Extract all data as written.

[start Data shown]

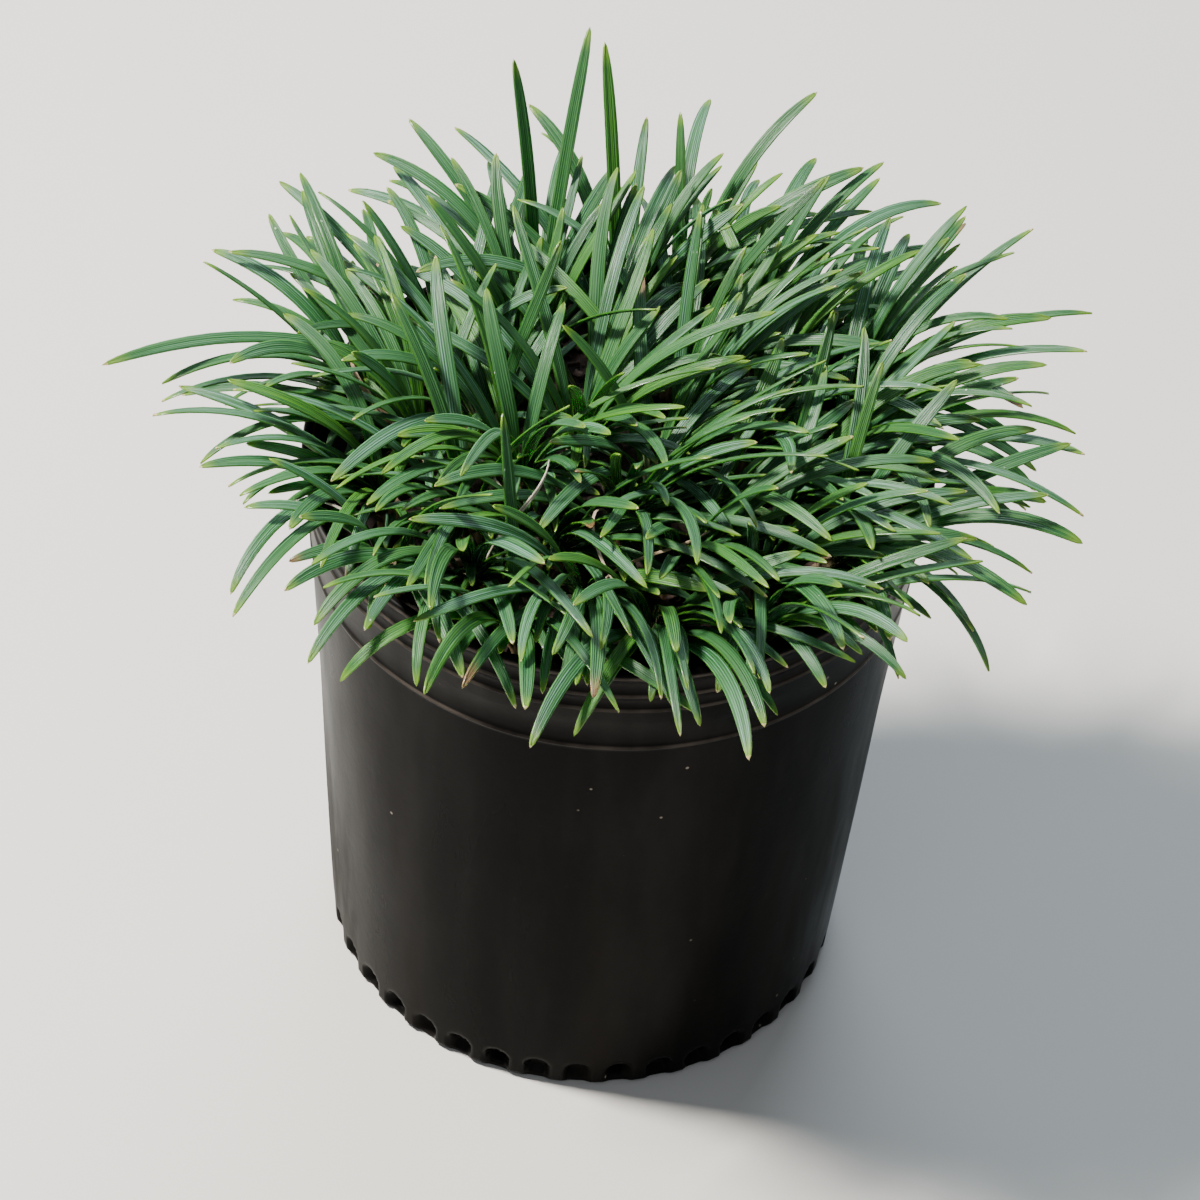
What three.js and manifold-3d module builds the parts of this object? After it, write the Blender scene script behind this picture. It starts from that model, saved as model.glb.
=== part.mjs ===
// Potted mondo grass: a blow-moulded nursery pot, filled with bark potting mix and planted with
// small tufts of strap leaves. Millimetres, +Z up, origin at the middle of the pot's flat floor.
import * as THREE from 'three';
import { mergeVertices } from 'three/addons/utils/BufferGeometryUtils.js';
import Module from 'manifold-3d';

const wasm = await Module();
wasm.setup();

// The pot
const POT_HEIGHT = 173;
const POT_TOP_RADIUS = 84;
const POT_FOOT_RADIUS = 71;
const WALL = 1.8;
const FLOOR = 2.4;
const POT_SIDES = 60;
const LIP_HEIGHT = 3;
const LIP_OVERHANG = 1.2;
const BEAD_HEIGHT = 1.8;
const BEAD_RISE = 0.8;
const BEADS_BELOW_TOP = [29, 14.5, 9];
const BASE_EDGE = 1.2;
const FOOT_BAND = 12;
const FOOT_STEP = 4;
const FOOT_THICKNESS = 6;
const NICHES = 39;
const NICHE_WIDTH = 5.8;
const NICHE_HEIGHT = 8.6;
const NICHE_DEPTH = 4;
const DRAIN_DEPTH = 7.5;
const DRAIN_EVERY = 3;

// The potting mix
const SOIL_BELOW_RIM = 14;
const SOIL_SIDES = 30;
const SOIL_RINGS = 4;
const SOIL_HOLLOWS = 2.6;
const CLEARANCE = 0.35;

// Where the tufts stand, and the spot that their leaves flow away from
const TUFTS = 34;
const PLANTED_RADIUS = 71;
const GOLDEN_ANGLE = Math.PI * (3 - Math.sqrt(5));
const PARTING_X = -16;
const CROWN_RADIUS = 5;
const CROWN_TAPER = 0.8;
const CROWN_SIDES = 6;
const CROWN_DEPTH = 10;
const CROWN_RISE = 7;

// The blades: SHEATH is the share of the first stretch in which blades of one tuft may join.
const BLADES_PER_TUFT = 13;
const BLADE_LENGTH = 74;
const BLADE_WIDTH = 4.5;
const BLADE_KEEL = 0.9;
const BLADE_GAP = 0.12;
const ROOT_WIDTH = 0.36;
const WIDEST_AT = 0.35;
const SHEATH = 0.8;
const CURVE_STEPS = 24;
const BLADE_STATIONS = [0, 7, 14, 22, 24];
const RIM_CLEARANCE = 3;
const MIX_CLEARANCE = 2.5;
const TRIES = 24;

// How the blades lean, in degrees: first for a tuft in the middle, then for one at the rim.
const FAN = [130, 62];
const LOW_PITCH = [60, 50];
const LOW_TIP_PITCH = [-8, -36];
const HIGH_PITCH = [72, 72];
const HIGH_TIP_PITCH = [25, -12];

// The blades that stand out of the mound: tuft, bearing, length, pitch at the root and at the tip.
const LONG_BLADES = [
  [7, 113, 77, 80, 58],
  [7, 95, 85, 80, 58],
  [15, 107, 85, 78, 52],
  [12, 208, 109, 45, -5],
  [4, 197, 66, 40, -10],
  [9, 209, 57, 45, -25],
  [5, 2, 74, 45, -15],
  [8, 4, 70, 40, -5],
  [13, 353, 72, 50, -10],
  [5, 27, 73, 50, 0],
  [8, 315, 66, 58, -65],
  [3, 260, 44, 66, -62],
  [3, 310, 48, 66, -62],
  [6, 229, 61, 60, -62],
  [1, 235, 51, 60, -55],
  [12, 145, 72, 55, 0],
  [7, 141, 67, 60, 15],
  [15, 87, 63, 70, 30],
  [2, 64, 48, 65, 20],
  [10, 43, 63, 62, 14],
  [5, 57, 64, 60, 10],
  [18, 20, 80, 55, 10],
];

const SOIL_TOP = POT_HEIGHT - SOIL_BELOW_RIM;
const RADIANS = Math.PI / 180;

// Colours read from the photograph
const potPlastic = new THREE.MeshStandardMaterial({ color: 0x262421, roughness: 0.45, metalness: 0 });
const barkMix = new THREE.MeshStandardMaterial({ color: 0x33271f, roughness: 0.95, metalness: 0 });
const leafGreen = new THREE.MeshStandardMaterial({ color: 0x2f6b38, roughness: 0.45, metalness: 0 });

const mix = (a, b, t) => a + (b - a) * t;
const ease = (t) => t * t * (3 - 2 * t);

// A repeatable random draw between 0 and 1.
function drawsFrom(seed) {
  let state = seed | 0;
  return () => {
    state = (state + 0x6d2b79f5) | 0;
    let t = Math.imul(state ^ (state >>> 15), 1 | state);
    t = (t + Math.imul(t ^ (t >>> 7), 61 | t)) ^ t;
    return ((t ^ (t >>> 14)) >>> 0) / 4294967296;
  };
}

// A closed geometry as a manifold-3d solid.
function solid(geometry) {
  const bare = geometry.clone();
  bare.deleteAttribute('normal');
  bare.deleteAttribute('uv');
  const merged = mergeVertices(bare, 1e-3);
  return new wasm.Manifold(new wasm.Mesh({
    numProp: 3,
    vertProperties: new Float32Array(merged.attributes.position.array),
    triVerts: new Uint32Array(merged.index.array),
  }));
}

// A manifold-3d solid as a named three.js mesh.
function meshOf(name, body, material) {
  const data = body.getMesh();
  const shared = new THREE.BufferGeometry();
  shared.setAttribute('position', new THREE.BufferAttribute(data.vertProperties, 3));
  shared.setIndex(new THREE.BufferAttribute(data.triVerts, 1));
  const flat = shared.toNonIndexed();
  flat.computeVertexNormals();
  const mesh = new THREE.Mesh(flat, material);
  mesh.name = name;
  return mesh;
}

// Pot

function wallRadius(z) {
  return mix(POT_FOOT_RADIUS, POT_TOP_RADIUS - LIP_OVERHANG, z / POT_HEIGHT);
}

// The pot's section: along the floor, up the outside past the beads, over the lip, down the inside.
function potProfile() {
  const points = [[0, 0], [POT_FOOT_RADIUS - BASE_EDGE, 0], [POT_FOOT_RADIUS, BASE_EDGE]];
  for (const below of BEADS_BELOW_TOP) {
    const z = POT_HEIGHT - below;
    points.push([wallRadius(z), z - BEAD_HEIGHT / 2]);
    points.push([wallRadius(z) + BEAD_RISE, z]);
    points.push([wallRadius(z), z + BEAD_HEIGHT / 2]);
  }
  points.push([wallRadius(POT_HEIGHT - LIP_HEIGHT), POT_HEIGHT - LIP_HEIGHT]);
  points.push([POT_TOP_RADIUS, POT_HEIGHT - LIP_HEIGHT + 1]);
  points.push([POT_TOP_RADIUS - 0.4, POT_HEIGHT]);
  points.push([POT_TOP_RADIUS - LIP_OVERHANG - WALL, POT_HEIGHT - 0.4]);
  points.push([wallRadius(FOOT_BAND + FOOT_STEP) - WALL, FOOT_BAND + FOOT_STEP]);
  points.push([POT_FOOT_RADIUS - FOOT_THICKNESS, FOOT_BAND]);
  points.push([POT_FOOT_RADIUS - FOOT_THICKNESS, FLOOR]);
  points.push([0, FLOOR]);
  return points.map(([r, z]) => new THREE.Vector2(r, z));
}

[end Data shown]

## Solution for this task
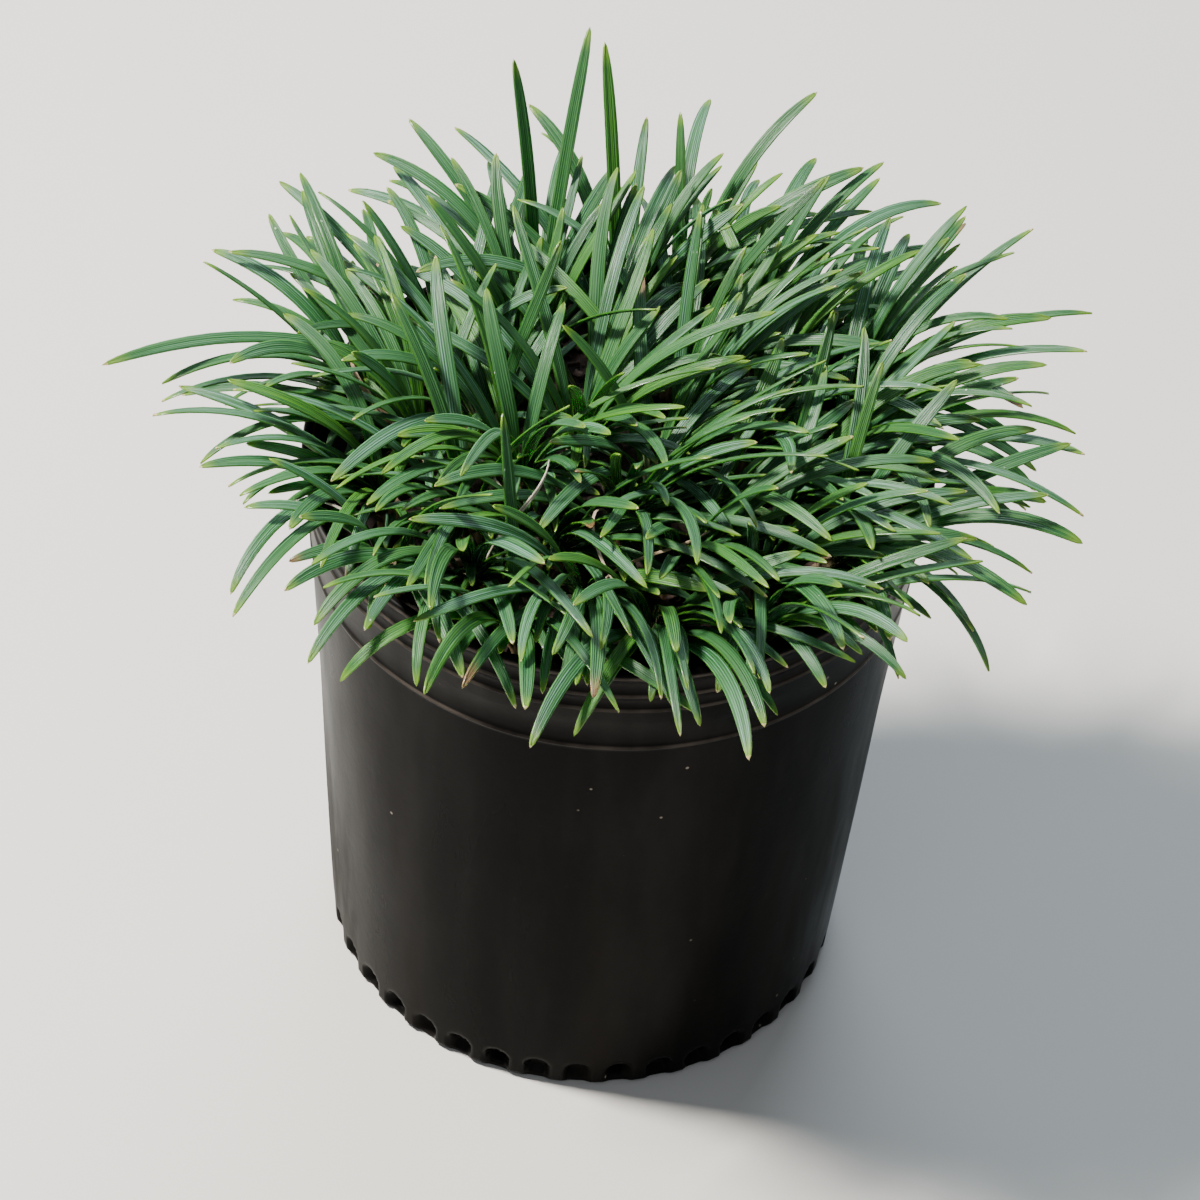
What three.js and manifold-3d module builds the parts of this object? After it, write the Blender scene script behind this picture. It starts from that model, saved as model.glb.
=== part.mjs ===
// Potted mondo grass: a blow-moulded nursery pot, filled with bark potting mix and planted with
// small tufts of strap leaves. Millimetres, +Z up, origin at the middle of the pot's flat floor.
import * as THREE from 'three';
import { mergeVertices } from 'three/addons/utils/BufferGeometryUtils.js';
import Module from 'manifold-3d';

const wasm = await Module();
wasm.setup();

// The pot
const POT_HEIGHT = 173;
const POT_TOP_RADIUS = 84;
const POT_FOOT_RADIUS = 71;
const WALL = 1.8;
const FLOOR = 2.4;
const POT_SIDES = 60;
const LIP_HEIGHT = 3;
const LIP_OVERHANG = 1.2;
const BEAD_HEIGHT = 1.8;
const BEAD_RISE = 0.8;
const BEADS_BELOW_TOP = [29, 14.5, 9];
const BASE_EDGE = 1.2;
const FOOT_BAND = 12;
const FOOT_STEP = 4;
const FOOT_THICKNESS = 6;
const NICHES = 39;
const NICHE_WIDTH = 5.8;
const NICHE_HEIGHT = 8.6;
const NICHE_DEPTH = 4;
const DRAIN_DEPTH = 7.5;
const DRAIN_EVERY = 3;

// The potting mix
const SOIL_BELOW_RIM = 14;
const SOIL_SIDES = 30;
const SOIL_RINGS = 4;
const SOIL_HOLLOWS = 2.6;
const CLEARANCE = 0.35;

// Where the tufts stand, and the spot that their leaves flow away from
const TUFTS = 34;
const PLANTED_RADIUS = 71;
const GOLDEN_ANGLE = Math.PI * (3 - Math.sqrt(5));
const PARTING_X = -16;
const CROWN_RADIUS = 5;
const CROWN_TAPER = 0.8;
const CROWN_SIDES = 6;
const CROWN_DEPTH = 10;
const CROWN_RISE = 7;

// The blades: SHEATH is the share of the first stretch in which blades of one tuft may join.
const BLADES_PER_TUFT = 13;
const BLADE_LENGTH = 74;
const BLADE_WIDTH = 4.5;
const BLADE_KEEL = 0.9;
const BLADE_GAP = 0.12;
const ROOT_WIDTH = 0.36;
const WIDEST_AT = 0.35;
const SHEATH = 0.8;
const CURVE_STEPS = 24;
const BLADE_STATIONS = [0, 7, 14, 22, 24];
const RIM_CLEARANCE = 3;
const MIX_CLEARANCE = 2.5;
const TRIES = 24;

// How the blades lean, in degrees: first for a tuft in the middle, then for one at the rim.
const FAN = [130, 62];
const LOW_PITCH = [60, 50];
const LOW_TIP_PITCH = [-8, -36];
const HIGH_PITCH = [72, 72];
const HIGH_TIP_PITCH = [25, -12];

// The blades that stand out of the mound: tuft, bearing, length, pitch at the root and at the tip.
const LONG_BLADES = [
  [7, 113, 77, 80, 58],
  [7, 95, 85, 80, 58],
  [15, 107, 85, 78, 52],
  [12, 208, 109, 45, -5],
  [4, 197, 66, 40, -10],
  [9, 209, 57, 45, -25],
  [5, 2, 74, 45, -15],
  [8, 4, 70, 40, -5],
  [13, 353, 72, 50, -10],
  [5, 27, 73, 50, 0],
  [8, 315, 66, 58, -65],
  [3, 260, 44, 66, -62],
  [3, 310, 48, 66, -62],
  [6, 229, 61, 60, -62],
  [1, 235, 51, 60, -55],
  [12, 145, 72, 55, 0],
  [7, 141, 67, 60, 15],
  [15, 87, 63, 70, 30],
  [2, 64, 48, 65, 20],
  [10, 43, 63, 62, 14],
  [5, 57, 64, 60, 10],
  [18, 20, 80, 55, 10],
];

const SOIL_TOP = POT_HEIGHT - SOIL_BELOW_RIM;
const RADIANS = Math.PI / 180;

// Colours read from the photograph
const potPlastic = new THREE.MeshStandardMaterial({ color: 0x262421, roughness: 0.45, metalness: 0 });
const barkMix = new THREE.MeshStandardMaterial({ color: 0x33271f, roughness: 0.95, metalness: 0 });
const leafGreen = new THREE.MeshStandardMaterial({ color: 0x2f6b38, roughness: 0.45, metalness: 0 });

const mix = (a, b, t) => a + (b - a) * t;
const ease = (t) => t * t * (3 - 2 * t);

// A repeatable random draw between 0 and 1.
function drawsFrom(seed) {
  let state = seed | 0;
  return () => {
    state = (state + 0x6d2b79f5) | 0;
    let t = Math.imul(state ^ (state >>> 15), 1 | state);
    t = (t + Math.imul(t ^ (t >>> 7), 61 | t)) ^ t;
    return ((t ^ (t >>> 14)) >>> 0) / 4294967296;
  };
}

// A closed geometry as a manifold-3d solid.
function solid(geometry) {
  const bare = geometry.clone();
  bare.deleteAttribute('normal');
  bare.deleteAttribute('uv');
  const merged = mergeVertices(bare, 1e-3);
  return new wasm.Manifold(new wasm.Mesh({
    numProp: 3,
    vertProperties: new Float32Array(merged.attributes.position.array),
    triVerts: new Uint32Array(merged.index.array),
  }));
}

// A manifold-3d solid as a named three.js mesh.
function meshOf(name, body, material) {
  const data = body.getMesh();
  const shared = new THREE.BufferGeometry();
  shared.setAttribute('position', new THREE.BufferAttribute(data.vertProperties, 3));
  shared.setIndex(new THREE.BufferAttribute(data.triVerts, 1));
  const flat = shared.toNonIndexed();
  flat.computeVertexNormals();
  const mesh = new THREE.Mesh(flat, material);
  mesh.name = name;
  return mesh;
}

// Pot

function wallRadius(z) {
  return mix(POT_FOOT_RADIUS, POT_TOP_RADIUS - LIP_OVERHANG, z / POT_HEIGHT);
}

// The pot's section: along the floor, up the outside past the beads, over the lip, down the inside.
function potProfile() {
  const points = [[0, 0], [POT_FOOT_RADIUS - BASE_EDGE, 0], [POT_FOOT_RADIUS, BASE_EDGE]];
  for (const below of BEADS_BELOW_TOP) {
    const z = POT_HEIGHT - below;
    points.push([wallRadius(z), z - BEAD_HEIGHT / 2]);
    points.push([wallRadius(z) + BEAD_RISE, z]);
    points.push([wallRadius(z), z + BEAD_HEIGHT / 2]);
  }
  points.push([wallRadius(POT_HEIGHT - LIP_HEIGHT), POT_HEIGHT - LIP_HEIGHT]);
  points.push([POT_TOP_RADIUS, POT_HEIGHT - LIP_HEIGHT + 1]);
  points.push([POT_TOP_RADIUS - 0.4, POT_HEIGHT]);
  points.push([POT_TOP_RADIUS - LIP_OVERHANG - WALL, POT_HEIGHT - 0.4]);
  points.push([wallRadius(FOOT_BAND + FOOT_STEP) - WALL, FOOT_BAND + FOOT_STEP]);
  points.push([POT_FOOT_RADIUS - FOOT_THICKNESS, FOOT_BAND]);
  points.push([POT_FOOT_RADIUS - FOOT_THICKNESS, FLOOR]);
  points.push([0, FLOOR]);
  return points.map(([r, z]) => new THREE.Vector2(r, z));
}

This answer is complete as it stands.